For some local legislators and several committed volunteers, the far western end of Monument Park near Princeton Borough Hall would be something to behold at nightthat is, if only it could be seen in the first place.
That could, it turns out, happen sooner than they once thought.
After a whirlwind $125,000 campaign to raise funds to light the Princeton Battle Monument, the Princeton Parks Alliance met its goal this past Saturday, April 29, at a Palmer House event, only six months after it launched its effort. As such, permanent lighting could be in place by summer 2007.
Outlined last October in a ceremony that temporarily lit the 80-plus year-old pylon commemorating the pivotal January 3, 1777 Battle of Princeton where Gen. Washington's army defeated the 1,200-strong, British army, the lofty goal of lighting the monument gained additional momentum because it had been one of the principal objectives of the late Borough Mayor Joseph O'Neill, who died just days after the temporary lighting.
After some private donations had brought the fund-raising effort into the four-figures earlier this year, Asm. Reed Gusciora (D-Princeton Borough) acquired a $50,000 Special Purpose grant from the state that took a large portion of the cost burden off the Parks Alliance.
That grant was followed by a $25,000 donation from Princeton University and $5,000 in private donations, moving the initiative beyond the halfway point.
A private fund-raising effort by Herb Hobler and Art Morgan took care of the rest, and "got us to the finish line in a very short period of time," said Mr. Koontz. The not-for-profit project began sometime in November, "and here we are, just several months later," he added.

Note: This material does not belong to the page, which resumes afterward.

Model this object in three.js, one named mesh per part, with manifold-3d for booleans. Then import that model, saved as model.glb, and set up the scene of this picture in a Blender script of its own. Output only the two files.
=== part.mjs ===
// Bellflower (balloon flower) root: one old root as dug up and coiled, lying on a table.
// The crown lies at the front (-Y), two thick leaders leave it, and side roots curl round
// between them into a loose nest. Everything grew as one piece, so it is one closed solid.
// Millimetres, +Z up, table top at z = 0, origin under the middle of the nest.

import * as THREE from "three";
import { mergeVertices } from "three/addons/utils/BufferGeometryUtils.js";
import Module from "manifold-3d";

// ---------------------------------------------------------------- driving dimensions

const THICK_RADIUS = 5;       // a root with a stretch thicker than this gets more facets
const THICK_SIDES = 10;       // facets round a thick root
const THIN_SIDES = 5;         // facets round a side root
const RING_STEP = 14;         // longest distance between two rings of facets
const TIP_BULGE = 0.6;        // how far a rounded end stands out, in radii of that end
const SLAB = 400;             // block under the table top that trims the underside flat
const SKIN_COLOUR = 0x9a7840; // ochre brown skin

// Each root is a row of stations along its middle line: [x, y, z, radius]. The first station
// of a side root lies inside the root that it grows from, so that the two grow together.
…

Last year, Mr. O'Neill had begun conversations with Jefferson Road -resident Charles Stone, a partner with the architectural lighting firm Fisher Marantz Stone, who agreed to work on the monument's lighting. The Park Alliance hopes to enter into a formal contract with Fisher for the actual design. The design phase runs concurrent with a separate state project overseeing the cleaning of the monument and the rehabilitation of the architectural structure. Mr. Koontz said the Parks Alliance would work closely with the state for the "greatest efficiency.
"We don't want to have a situation where stone is taken up and rehabilitated, put back down, and then be out of coordination with the state" should wiring and other electrical conduits for the lighting need to be installed.
After the design phase is complete, the Alliance will employ an electrical contractor.
Addressing Borough Council last month, Parks Alliance member Kevin Wilkes said he hoped for a January 3, 2007 event celebrating the 230th anniversary of the Battle of Princeton.
Mr. Koontz said that January was a "generous target" for permanent lighting at that point, repeating the accepted wisdom that summer 2007 would be a more reasonable goal.